Without having rigorously met the needs of these stakeholders, I feel that the two businesses could easily have been less successful. For example, the merger could have been stopped by either the seller or the customers. In fact, the former almost occurred. If the key product development people had been lost through insensitive treatment, a lot of the later growth may not have occurred or occurred as soon. If the senior management had not supported the new products initiatives with increased funding and interest, much of the shareholder benefit would have been lost.
I recently visited the parent company again, and was struck that the balance had been maintained very well over the past ten years. What interested me was that this result had occurred despite a complete turnover of key executives in both the parent company and the division that comprises these two combined businesses.

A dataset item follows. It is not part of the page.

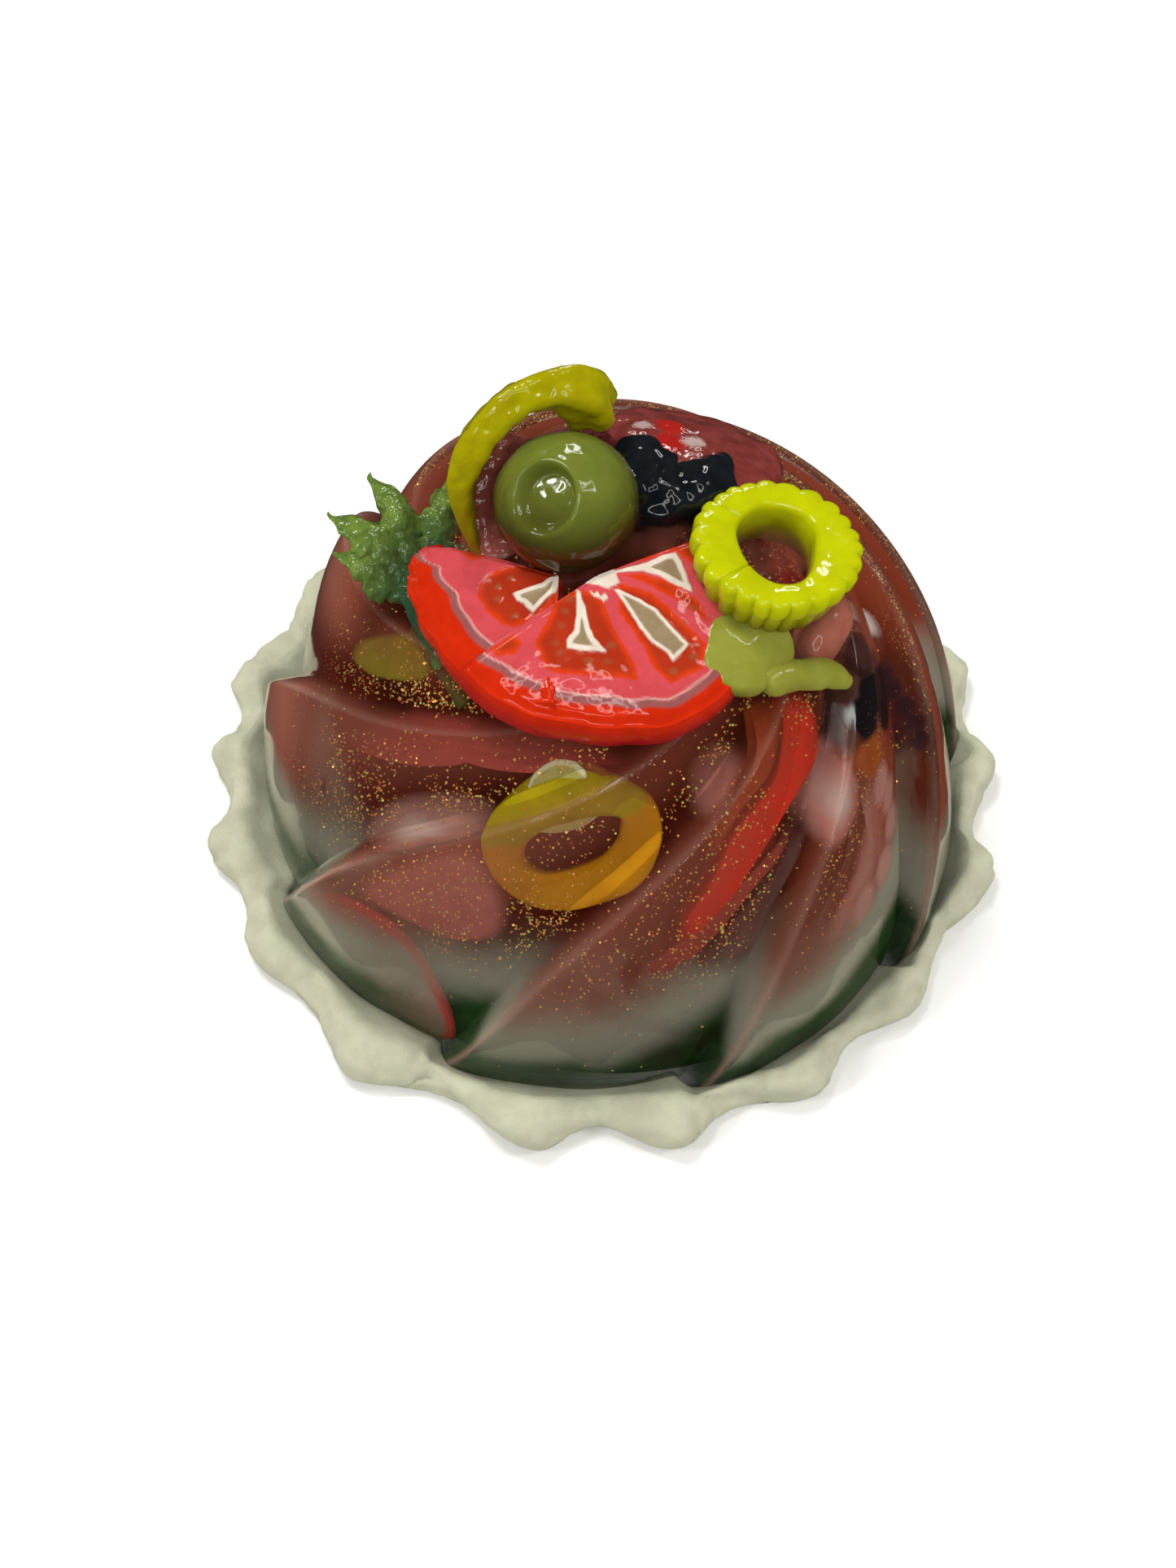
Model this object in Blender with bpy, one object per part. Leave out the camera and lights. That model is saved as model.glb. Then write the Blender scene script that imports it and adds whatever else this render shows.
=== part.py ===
"""A small fluted jelly dome with vegetables on top and a piped border round its foot.

All sizes are in millimetres until a mesh is made. The origin is the middle of the
foot, +Z is up and the front, where the cut tomato faces, is towards -Y.
"""
import math

import bmesh
import bpy
from mathutils import Euler, Vector

MM = 0.001
GAP = 0.3                       # clearance between pieces that touch
SLIVER = 0.03                   # edges shorter than this are welded after a cut

# The dome: a swirled mould with nine leaning flutes.
DOME_RADIUS = 50.5
DOME_HEIGHT = 60.0
DOME_POWER = 2.05               # 2 is an ellipse, more is squarer shouldered
FLUTES = 9
FLUTE_START = math.radians(202.5)
FLUTE_DEPTH = 5.8
FOOT_DEPTH = 0.5                 # share of that depth left at the foot
FLUTE_FALL = 1.35               # how long a flute stays full behind its crest
VALLEY = 0.95                   # where along a flute its lowest line runs
TWIST = (math.radians(70), math.radians(-129), math.radians(329))
TWIST_STOP = 0.86               # share of the climb after which the twist is steady
FLUTE_STEPS = (0.0, 0.12, 0.27, 0.43, 0.6, 0.76, 0.89, VALLEY)
GREEN_TOP = 10.0
MILKY_TOP = 20.5
LAYER_ROWS = 2
DOME_ROWS = 13
DOME_TOP = 0.9                  # the swirl ends in a small flat here, under the toppings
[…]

You may be troubled by this example, because it appears that no one was hurt. That is not true. Many people suffered large amounts of anxiety during the course of the acquisition and the planning for consolidation. Dozens of key people moved to a new area. Some people retired a little early who had not originally planned to do so. After the fact, however, almost everyone was pleased with how things had gone. There had been some short-term pain, but that was more than offset by the long-term benefits even for those who bore the brunt of the pain. As you can imagine, the improved future for almost everyone was invisible to each person before the process began, or there would not have been so much anxiety and false expectations in the beginning.
As you can see from this example, a problem here for creating a Quantified Stakeholder Interest Balance (Q-SIB) is that unless an executive is pursuing the identical situation, the process for balancing interests to get better results in another circumstance is not clear. Q-SIB is designed to create a universal process for a wide variety of circumstances.